Janeway's religious impressions date from 1652, when he came under the influence of a puritan fellow-student. From this time he devoted himself to the fostering of evangelical piety, especially among his own relatives. He left Cambridge in consequence of the illness of his father, who had been rector of Ayot St. Lawrence, Hertfordshire (1644–1646), and was now rector of Kelshall, Hertfordshire. On his father's death in 1654 he returned to King's College, where for some time there had been ‘a private society’ for religious exercises and theological discussion. As the other members left the university, Janeway gave himself to solitary study, thus injuring his health. Benjamin Whichcote [q. v.], then provost of King's College, recommended him as tutor in the family of ‘Dr. Cox,’ i.e. Thomas Coxe, M.D. [q. v.] After a short trial he found the work too heavy, and went for country air to stay with his mother and elder brother at Kelshall. He does not seem to have been ordained, but he preached twice in 1656. He fell into a rapid consumption, and died unmarried at Kelshall in June 1657. He was buried in Kelshall Church; a memorial tablet was placed in 1823 on the south wall of the chancel by John Henry Michell, then rector. Of his seven brothers (all of whom died under forty), William (b. 1631) succeeded his father (19 Oct. 1654) as rector of Kelshall, was ejected in 1662, and seems afterwards to have lived at Buntingford, Hertfordshire; Andrew (b. 1635) was a London merchant; James is separately noticed; Abraham was a preacher in London, where he died of consumption in September 1665.

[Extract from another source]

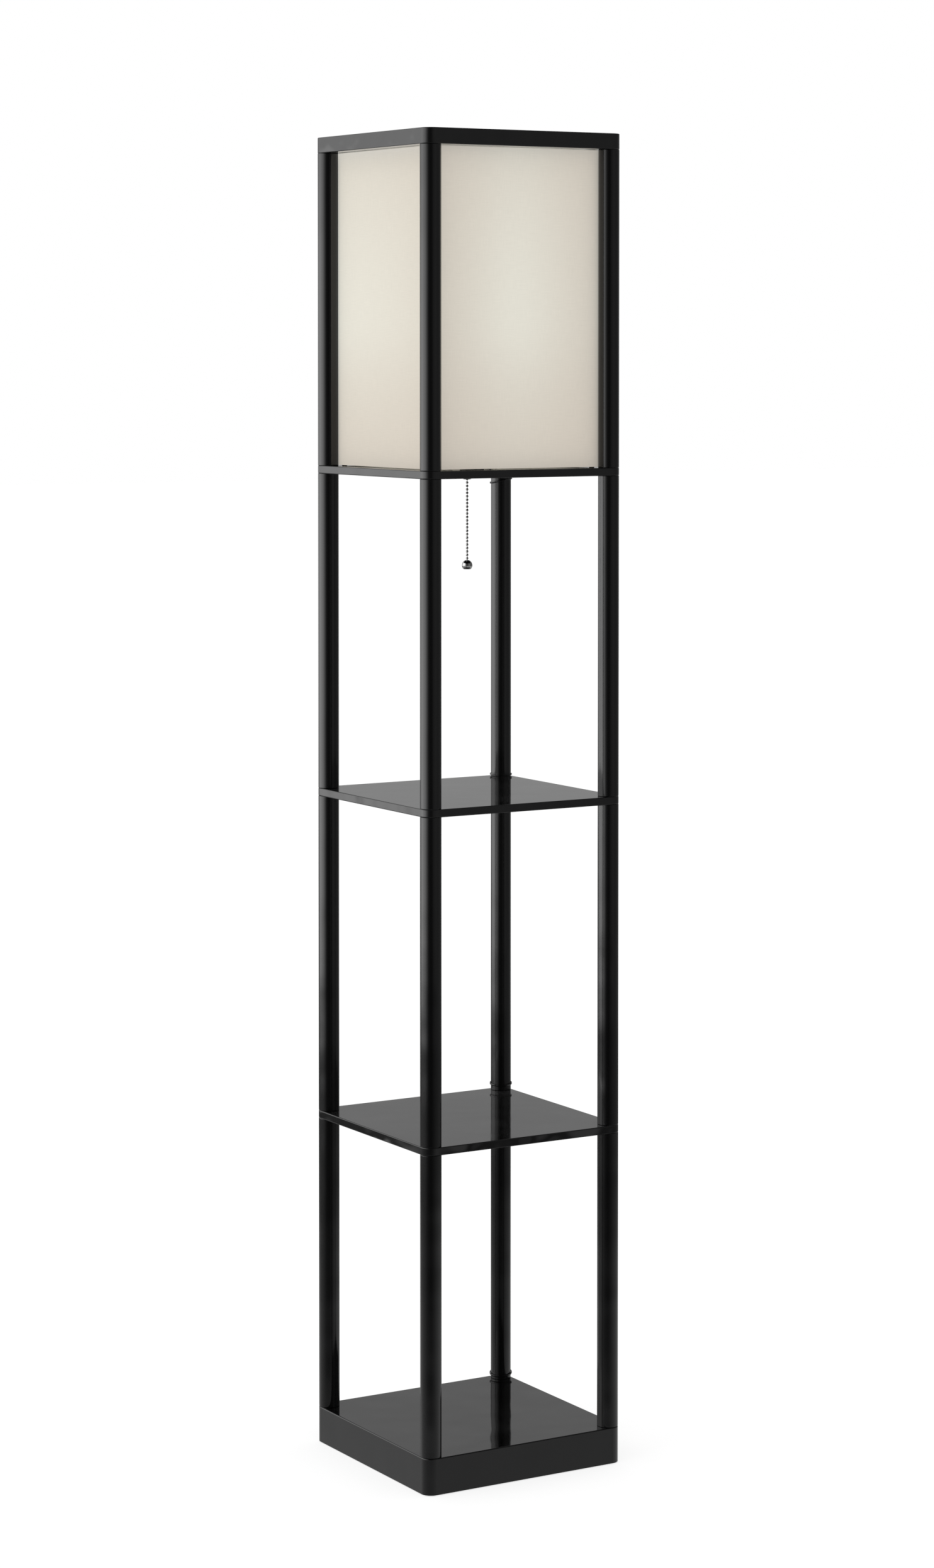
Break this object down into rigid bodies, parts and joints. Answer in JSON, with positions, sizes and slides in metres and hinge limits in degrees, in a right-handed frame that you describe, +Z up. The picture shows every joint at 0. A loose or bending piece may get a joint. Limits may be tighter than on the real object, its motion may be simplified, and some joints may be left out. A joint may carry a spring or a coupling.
{
  "type": "shelf floor lamp",
  "caption": "Square floor lamp with round black posts, open shelves, a weighted base, a top frame, a glowing fabric shade and a pull chain.",
  "frame": {"origin": "on the floor, at the centre of the base", "axes": "+Z up along the posts; -Y is the front, the wide face of the picture; +X to the right seen from the front; the post with the cord ties is at +X +Y"},
  "size_m": [0.273, 0.2746, 1.588],
  "materials": {
    "black_steel": "satin black powder coat",
    "black_board": "fibreboard with a smooth semi-gloss black lacquer",
    "black_screws": "black",
    "black_panel": "matt black",
    "black_rubber": "matt",
    "black_phenolic": "satin",
    "white_phenolic": "smooth",
    "black_nylon": "slightly glossy",
    "cast_iron": "as cast",
    "zinc_steel": "zinc plated",
    "aluminium_shell": "plain",
    "brass": "plain",
    "nickel_chain": "polished nickel",
    "shade_linen": "ivory woven cloth, lit from inside",
    "shade_liner": "translucent white film",
    "white_wire": "white",
    "white_plastic": "smooth",
    "frosted_globe": "frosted white"
  },
  "bodies": {
    "lamp": {"post_bottom_front_left": "black_steel", "post_bottom_front_right": "black_steel", "post_bottom_back_left": "black_steel", "post_bottom_back_right": "black_steel", "post_middle_front_left": "black_steel", "post_middle_front_right": "black_steel", "post_middle_back_left": "black_steel", "post_middle_back_right": "black_steel", "post_upper_front_left": "black_steel", "post_upper_front_right": "black_steel", "post_upper_back_left": "black_steel", "post_upper_back_right": "black_steel", "post_shade_front_left": "black_steel", "post_shade_front_right": "black_steel", "post_shade_back_left": "black_steel", "post_shade_back_right": "black_steel", "base_tray": "black_steel", "base_weight": "cast_iron", "weight_screws": "zinc_steel", "base_cover": "black_panel", "cover_screws": "zinc_steel", "foot_pads": "black_rubber", "base_bolts": "zinc_steel", "tube_nuts": "aluminium_shell", "shelf_studs": "zinc_steel", "lower_shelf": "black_board", "upper_shelf": "black_board", "shade_shelf": "black_board", "top_frame": "black_board", "frame_screws": "black_screws", "shade_fabric": "shade_linen", "shade_liner": "shade_liner", "shade_wires": "white_wire", "shade_rest_blocks": "black_rubber", "lamp_bracket": "zinc_steel", "bracket_screws": "zinc_steel", "threaded_nipple": "zinc_steel", "nipple_locknut": "zinc_steel", "socket_cap": "black_phenolic", "socket_core": "white_phenolic", "socket_shell": "black_phenolic", "socket_screw_shell": "aluminium_shell", "socket_contact": "brass", "switch_case": "black_phenolic", "switch_cover": "black_phenolic", "drum_pin": "zinc_steel", "drum_spring": "zinc_steel", "switch_contacts": "brass", "chain_bell": "nickel_chain", "cord_bushing": "black_nylon", "cord_ties": "black_nylon"},
    "bulb_foot": {"bulb_tip": "brass"},
    "bulb": {"bulb_base": "aluminium_shell", "bulb_housing": "white_plastic", "bulb_globe": "frosted_globe"},
    "switch_drum": {"chain_drum": "white_phenolic"},
    "chain_top": {"chain_head": "nickel_chain"},
    "chain_pivot": {"chain_link": "nickel_chain"},
    "chain": {"pull_chain": "nickel_chain", "chain_ball": "nickel_chain"}
  },
  "joints": [
    {"name": "chain_pull", "type": "slide", "parent": "lamp", "child": "chain_top", "axis": [0, 0, -1], "range_m": [0, 0.012], "stiffness_N_per_m": 400, "springref_m": -0.01},
    {"name": "drum_turn", "type": "hinge", "parent": "lamp", "child": "switch_drum", "pos_m": [0.0079, 0, 1.2042], "axis": [0, -1, 0], "range_deg": [0, 87.1]},
    {"name": "chain_swing_across", "type": "hinge", "parent": "chain_top", "child": "chain_pivot", "pos_m": [0, 0, 1.1729], "axis": [1, 0, 0], "range_deg": [-45, 45]},
    {"name": "chain_swing_along", "type": "hinge", "parent": "chain_pivot", "child": "chain", "pos_m": [0, 0, 1.1729], "axis": [0, 1, 0], "range_deg": [-45, 45]},
    {"name": "bulb_lift", "type": "slide", "parent": "lamp", "child": "bulb_foot", "axis": [0, 0, 1], "range_m": [0, 0.01634]},
    {"name": "bulb_turn", "type": "hinge", "parent": "bulb_foot", "child": "bulb", "pos_m": [0, 0, 1.32], "axis": [0, 0, 1], "range_deg": [0, 1620]}
  ],
  "couplings": [
    {"joint": "drum_turn", "follows": "chain_pull", "rad_per_m": 126.58},
    {"joint": "bulb_lift", "follows": "bulb_turn", "m_per_rad": 0.00057773}
  ]
}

[James Janeway's Invisibles, Realities, &c., 1673, deals mainly with his brother's religious experiences, and the chronology of the events of his last years is confused and uncertain. This account, somewhat abridged, is reproduced in Clarke's Lives, 1683, pp. 60 (bis) sq.; other abridgments are in Middleton's Biographia Evangelica, 1784, iii. 362 sq.; Brook's Lives of the Puritans, 1813, iii. 271 sq.; and Cox's Hist. of the Janeway Family, prefixed to James Janeway's Heaven upon Earth, 1847; Calamy's Account, 1713, p. 370; Calamy's Continuation, 1727, i. 530, ii. 964; Cussans's Hertfordshire, 1874; Urwick's Nonconf. in Hertfordshire, 1884, pp. 124, 563 sq., 658 sq., 729 sq., 758 sq., 797 sq., gives valuable data, but confuses the elder with the younger William Janeway, as Calamy had done in his Abridgment, 1702, p. 278.]
JANIEWICZ, afterwards YANIEWICZ, FELIX (1762–1848), violinist and composer, was born at Vilna in Lithuania in 1762. He travelled in Europe, visiting Haydn and Mozart in Vienna about 1784, and spending three years in Italy. He made his début as a violinist at a Concert Spirituel, Paris, in December 1787, and was described in the ‘Mercure de France’ as a pupil of Jarnowick (Giornovichj). Janiewicz was immediately recognised by the Parisians as an artist of high rank. For a short time he enjoyed the pension of a musician on the establishment of Mlle. d'Orléans; but on the outbreak of the revolution he left France for London.
Janiewicz played at Corri's house in London in January 1792, and at Growetz's concert on 9 Feb., giving a benefit concert in the same month. He performed his violin concerto at the Saloman concerts of 17 Feb. and 3 May (for Haydn's benefit). During several seasons Janiewicz played in London, visited the provinces and Ireland as a violinist, and conducted the subscription concerts in Manchester and Liverpool. He was one of the original members of the London Philharmonic Society, and in the first season (1813) was one of the leaders of the orchestra. For a time he kept a music-warehouse at 25 Lord Street, Liverpool, and married Miss Breeze of that town in 1800. In 1815 he went to Edinburgh. He retired after 1829, and died at 84 Great King Street, Edinburgh, on 21 May 1848, aged 86.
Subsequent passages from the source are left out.